На торжествах по случаю юбилея Пушкина в Большом театре в президиуме сидел Николай Лесючевский, ненавистный директор издательства «Советский писатель», известный главным образом поддержкой посредственностей и доносами на писателей. Именно из-за него были арестованы поэты Борис Корнилов, позднее расстрелянный, а также Николай Заболоцкий, которому, однако, удалось выбраться из лагеря (было широко известно о позорной роли Лесючевского, что впоследствии было подтверждено документами). Увидев его, Юлиан Григорьевич громко спросил: «А этот от чьего имени здесь присутствует? От имени убийц поэтов?»[146]
.Таков был Оксман, не умеющий держать язык за зубами – и в переписке, и в повседневной жизни. Он неизбежно оказался бы в «местах не столь отдаленных», как говорилось, независимо от профессиональной и интеллектуальной близости с партдеятелем и директором издательства «Academia» Львом Каменевым. После XX съезда он мог заплатить за смелость «только» так называемой записью и увольнением из Института мировой литературы и исключением из Союза писателей СССР.
Среди писателей было хорошо известно о трех членах Союза, которые лично доносили на своих коллег. Это были: Александр Фадеев, который покончил жизнь самоубийством, когда в 1956 году некоторые из писателей начали возвращаться из лагерей; Владимир Ермилов, автор работ о Чехове и Достоевском, – с ним поступили своеобразно: на табличке на воротах дачи «Осторожно, злая собака» появилась приписка «а при том беспринципная». Рассказывали, что кто-то позвонил ему 8 марта, поздравив с Днем женщин. Когда же Ермилов воспротивился, заявив, что он не женщина, то услышал в ответ: «Да, но все-таки вы блядь». Третьим был Яков Эльсберг – в качестве возмездия в Краткой литературной энциклопедии статья о нем была опубликована с подписью «Г. П. Уткин». Цензура не заметила намека на ГПУ. Никто не обращал внимания на имя, принадлежавшее поэту, которого не раз высмеивал Маяковский, – Иосиф Павлович Уткин. Когда же сориентировались, то разразился скандал, и отвечавший за издание замечательнейший Владимир Жданов (не путать с Андреем!) чуть не потерял работу. Рассказывали, что Илья Зильберштейн, известный коллекционер и издатель, публично дал пощечину Эльсбергу. Такого типы «игры с цензурой» были возможны в те годы. Нам показывали книжечку математика Юрия Гастева по математической логике, который свою первую работу после выхода из лагеря с любовью посвятил докторам Джону Чейну (1777–1826) и Уильяму Стоксу (1804–1878) без указания дат жизни. Дело в том, что «дыхание Чейна-Стокса» происходит при агонии, поэтому, когда он услышал сообщение о таких симптомах у Сталина, он знал, что пришел конец ненавистному «Усу». Более того, автор включил в библиографию несколько работ диссидентов, не имевших никакого отношения к математической логике. Цензура не сориентировалась, и «хулиганская» книжка, передаваемая из рук в руки, вызывала приступы смеха и удовлетворения[147]

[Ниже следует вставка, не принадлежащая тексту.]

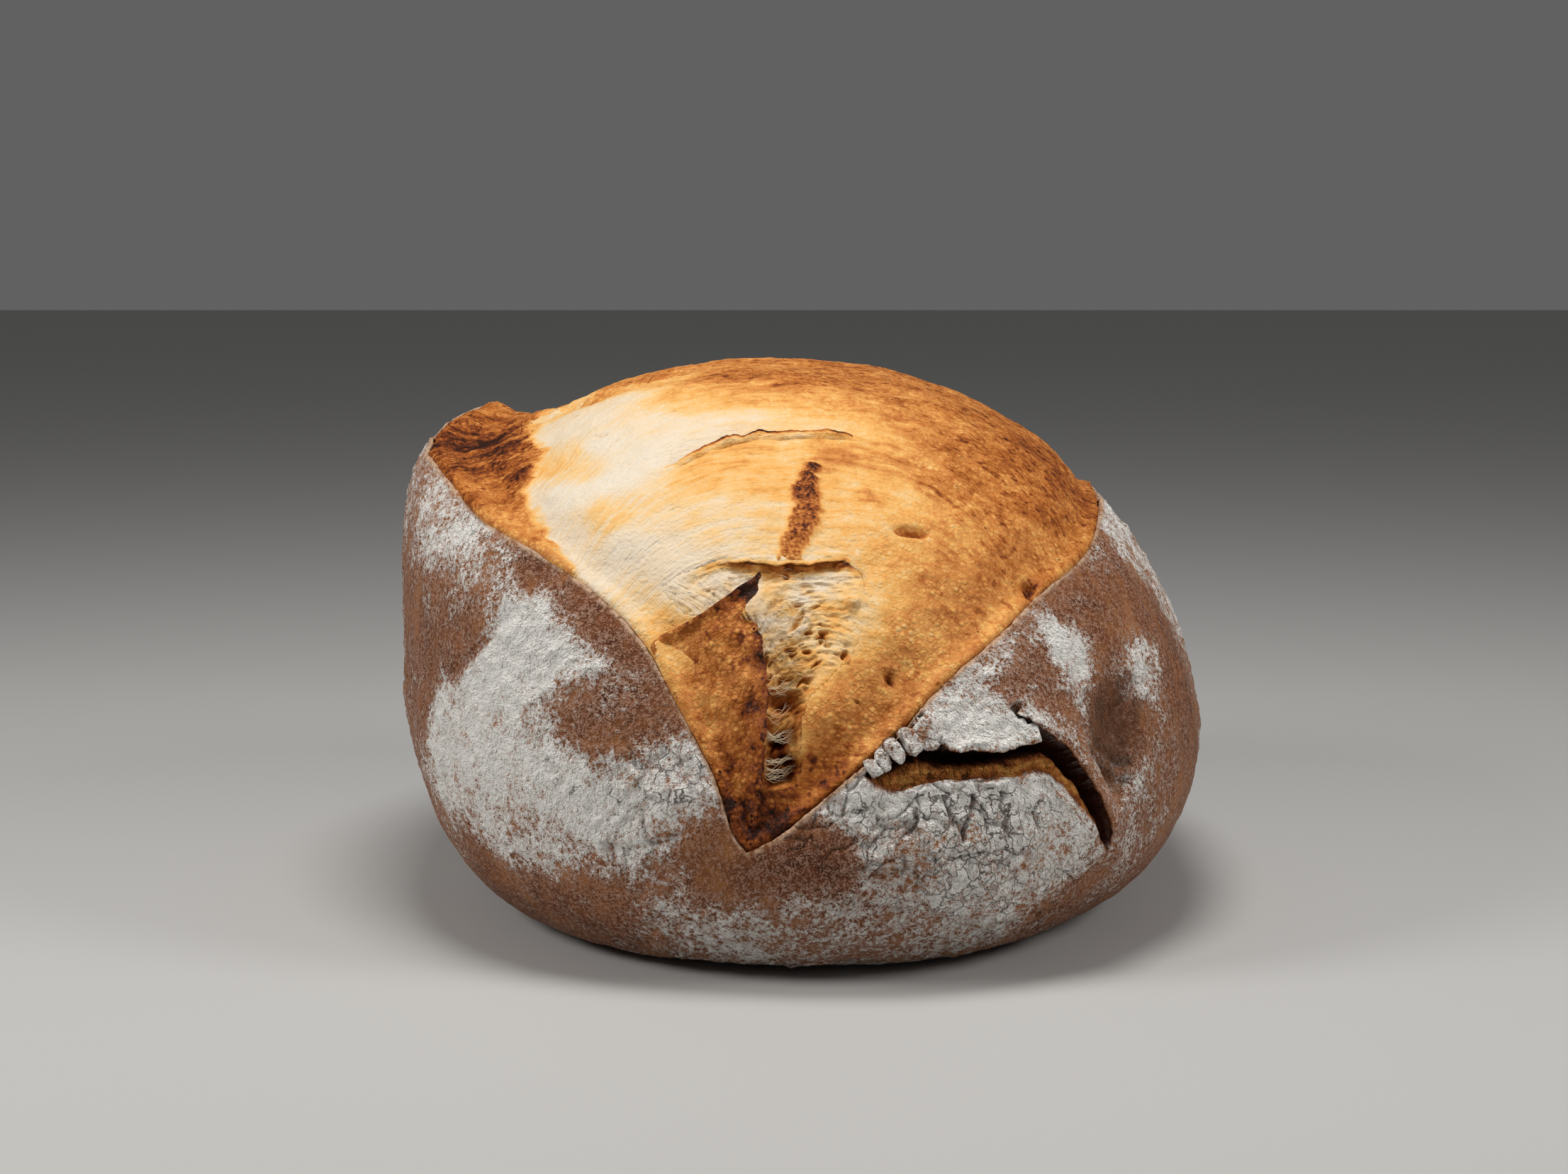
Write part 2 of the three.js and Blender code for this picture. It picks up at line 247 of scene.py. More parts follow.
def rim_at(share):
    """Compass angle and height of the rim, for shares from 0 to 1 of the way round."""
    knots = np.array(RIM, float)
    knots = np.vstack([2 * knots[0] - knots[1], knots, 2 * knots[-1] - knots[-2]])
    place = np.clip(share, 0, 1) * (len(RIM) - 1)
    i = np.minimum(place.astype(int), len(RIM) - 2) + 1
    t = (place - (i - 1))[..., None]
    slope_in, slope_out = (knots[i + 1] - knots[i - 1]) / 2, (knots[i + 2] - knots[i]) / 2
    curve = cubic(t, knots[i], knots[i + 1], slope_in, slope_out)
    return curve[..., 0], curve[..., 1]


def dome_radius(direction):
    """Distance from the dome's centre to its surface along unit directions."""
    x, y, z = np.abs(direction[..., 0]), np.abs(direction[..., 1]), np.abs(direction[..., 2])
    terms = [
        (x / np.where(direction[..., 0] > 0, DOME_REACH["right"], DOME_REACH["left"]), DOME_POWERS["across"]),
        (y / np.where(direction[..., 1] < 0, DOME_REACH["front"], DOME_REACH["back"]), DOME_POWERS["along"]),
        (z / DOME_HEIGHT, DOME_POWERS["up"]),
    ]
    radius = np.full(x.shape, DOME_HEIGHT)
    for _ in range(NEWTON_STEPS):
        parts = [(radius * scale) ** power for scale, power in terms]
        slope = sum(power * part for part, (_, power) in zip(parts, terms)) / radius
        radius = radius - (sum(parts) - 1) / slope
    return radius


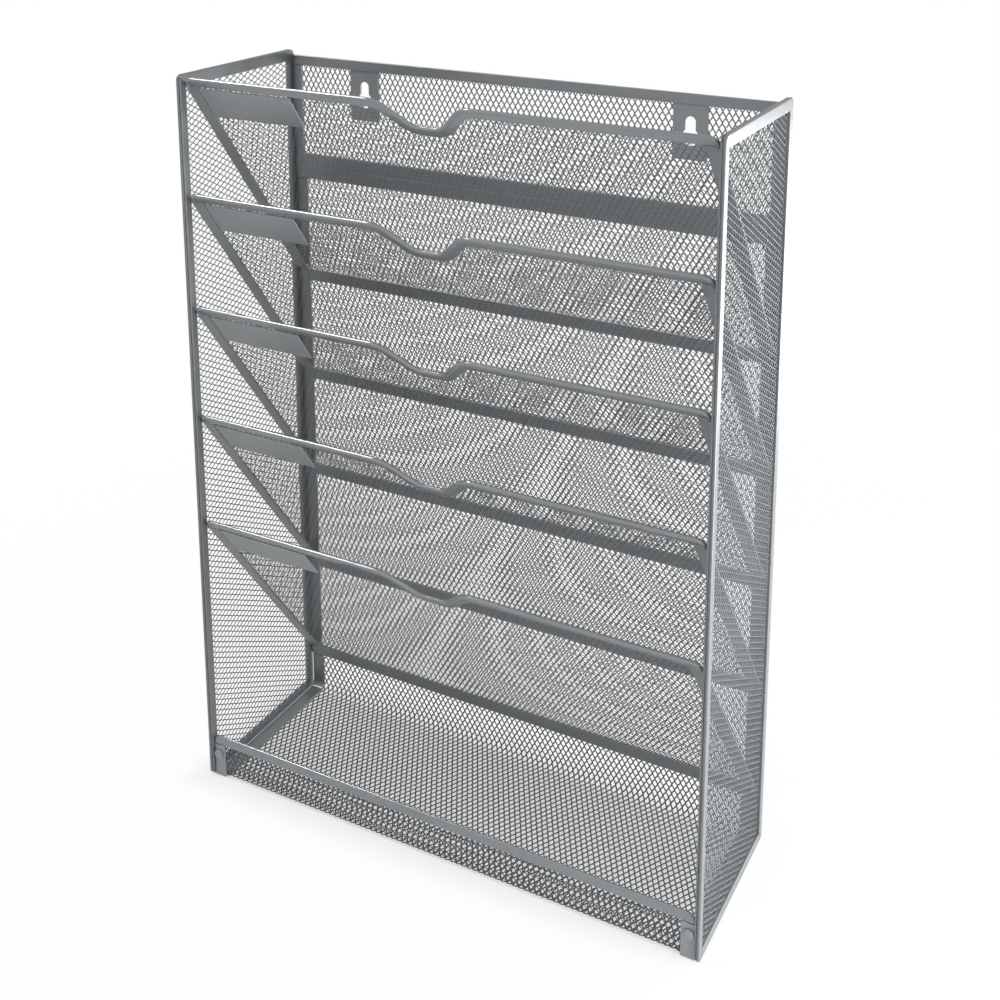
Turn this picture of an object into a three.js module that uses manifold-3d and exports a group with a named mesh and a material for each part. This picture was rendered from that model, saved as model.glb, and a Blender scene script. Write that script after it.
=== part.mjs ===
// A wall file organizer of painted expanded-steel mesh: two framed side panels, an upper back
// panel with two keyhole plates, five slanted file pockets and a shallow tray at the bottom.
// Millimetres, Z up. The front faces -Y, the wall is at +Y, and the origin is the middle of the
// footprint on the underside.
import * as THREE from 'three';
import { mergeVertices } from 'three/addons/utils/BufferGeometryUtils.js';
import Module from 'manifold-3d';

// Overall size
const width = 325;
const depth = 105;
const height = 445;

// Sheet and strip thicknesses, and the small gaps between neighbouring pieces
const meshThickness = 0.6;
const hemThickness = 1.6;
const railThickness = 2;
const seam = 0.15;
const tierClearance = 0.2;

// A coarse grid of openings stands for the far finer ones of the expanded mesh
const openingShare = 0.72;
const gridMargin = 3;

// Side panels
const sidePanelThickness = 3.1;
const stileDepth = 5;
const sideTopRailHeight = 7;
const sideBottomRailHeight = 5;
const frameCornerRadius = 3;
const sideGridColumns = 2;
const sideGridRows = 12;

// Upper back panel
const backTopSetdown = 3.5;
const backTopRailHeight = 6;
const backStileWidth = 6.5;
const backGridRows = 2;

// Strips that bind the mesh edges of the pockets and the tray
const hemWidth = 7.5;
const tierGap = 0.6;
const tierGridColumns = 8;

// Pockets
const pocketCount = 5;
const topRimSetdown = 1.5;
const slantDrop = 140;
const lowestFootLevel = 33.5;
const footSharpOffset = 3.5;
const footBendRadius = 2;
const rimSetback = 1.2;
const rimStripHeight = 6.2;
const rimCornerRadius = 5;
const notchWidth = 50.6;
const notchBottomWidth = 17.4;
const notchDepth = 18;
const notchShoulderRadius = 14;
const notchBottomRadius = 10;
const notchCentre = -5;
const notchLead = 15;
const slopeGridRows = 5;
const flangeGridRows = 2;
const footGridClearance = 5;

// Label plates
const labelWidth = 62;
const labelHeight = 22.5;
const labelThickness = 0.8;
const labelSideOffset = 13.2;
const labelTopGap = 0.8;

// Keyhole plates
const hangerWidth = 20.5;
const hangerHeight = 31;
const hangerThickness = 1.4;
const hangerSideOffset = 56.5;
const keyholeSlotWidth = 6;
const keyholeRoundDiameter = 10;
const keyholeTopOffset = 6.5;
const keyholeRoundOffset = 18.2;

// Tray
const lipTop = 27.8;
const lipStripHeight = 6.2;
const lipSetback = 1.6;
const tabWidth = 8;
const trayFrontBendRadius = 1.6;
const trayBackBendRadius = 5;
const trayHemWidth = 9.7;
const trayGridRows = 3;
const trayWallGridColumns = 12;

// Screws
const screwHeadDiameter = 7;
const screwHeadHeight = 1.5;
const screwShankDiameter = 3;
const screwLevel = 15;
const screwLength = 4;
const screwClearance = 0.2;

// Derived levels and planes
const left = -width / 2;
const right = width / 2;
const front = -depth / 2;
const back = depth / 2;
const tierLeft = left + sidePanelThickness + tierClearance;
const tierRight = right - sidePanelThickness - tierClearance;
const backPlane = back - railThickness / 2;
const topFootLevel = height - topRimSetdown - slantDrop;
const pocketPitch = (topFootLevel - lowestFootLevel) / (pocketCount - 1);
const lipPlane = front + lipSetback + hemThickness / 2;

const wasm = await Module();
wasm.setup();

function toSolid(geometry) {
  const bare = geometry.clone();
  bare.deleteAttribute('normal');
  bare.deleteAttribute('uv');
  const merged = mergeVertices(bare, 1e-4);
  return new wasm.Manifold(
    new wasm.Mesh({
      numProp: 3,
      vertProperties: new Float32Array(merged.attributes.position.array),
      triVerts: new Uint32Array(merged.index.array),
    }),
  );
}

function toGeometry(solid) {
  const mesh = solid.getMesh();
  const geometry = new THREE.BufferGeometry();
  geometry.setAttribute('position', new THREE.BufferAttribute(mesh.vertProperties, 3));
  geometry.setIndex(new THREE.BufferAttribute(mesh.triVerts, 1));
  geometry.computeVertexNormals();
  return geometry;
}

// A flat outline given as points, pushed out along its own normal.
function prism(points, thickness) {
  const shape = new THREE.Shape(points);
  return new THREE.ExtrudeGeometry(shape, { depth: thickness, bevelEnabled: false });
}

// A prism whose outline lies in the YZ plane and that runs from one X to another.
function alongX(points, fromX, toX) {
  const turned = new THREE.Matrix4().makeBasis(
    new THREE.Vector3(0, 1, 0),
    new THREE.Vector3(0, 0, 1),
    new THREE.Vector3(1, 0, 0),
  );
  return prism(points, toX - fromX).applyMatrix4(turned).translate(fromX, 0, 0);
}

function box(fromX, toX, fromY, toY, fromZ, toZ) {
  const geometry = new THREE.BoxGeometry(toX - fromX, toY - fromY, toZ - fromZ);
  return geometry.translate((fromX + toX) / 2, (fromY + toY) / 2, (fromZ + toZ) / 2);
}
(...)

.С Гастевым мы познакомились лишь заочно, а со Ждановым лично у Оксмана, который редко ошибался в выборе друзей и знакомых, а если бывали ошибки, то он умел в них признаться. В качестве подтверждения можно было привести не один пример из переписки с нами. Критикуя, он без колебаний использовал сильные слова, но никогда не руководствовался завистью: у него было много друзей, и он любил хвалить ценные работы; он беспокоился о проблемах авторов, и буквально страдал, когда их книги или статьи задерживались под любым предлогом. У него было очень хорошее мнение об альманахе «Прометей», издаваемом по инициативе Юрия Короткова, выходящем нерегулярно из-за проблем с цензурой. Содержание каждого тома действительно было очень интересным и отличалось от принятых штампов. Там должна была появиться по инициативе Оксмана моя статья о Николае Сазонове, сотруднике издания «Трибуна Людув», редактируемого Мицкевичем. Я даже получила корректуру, но это все тянулось так долго, что изменились времена. Поменялся редактор. Новый посчитал Сазонова за безродного западника, а любое позитивное упоминание о Западе бесило его. Все, что мне осталось, – это горячо поддержанная Юлианом Григорьевичем корректура. Однако слова одобрения из уст Юлиана Григорьевича были для нас куда более ценными, чем публикации. Сам он находил неведомо как время заказывать статьи, побуждать работать над ними, редактировать сборники трудов (например, о Герцене, в который и нас также привлек), редактировать свои тексты, и даже биографические статьи для Краткой литературной энциклопедии (в том числе он написал и опубликовал в ней биографию Ренэ).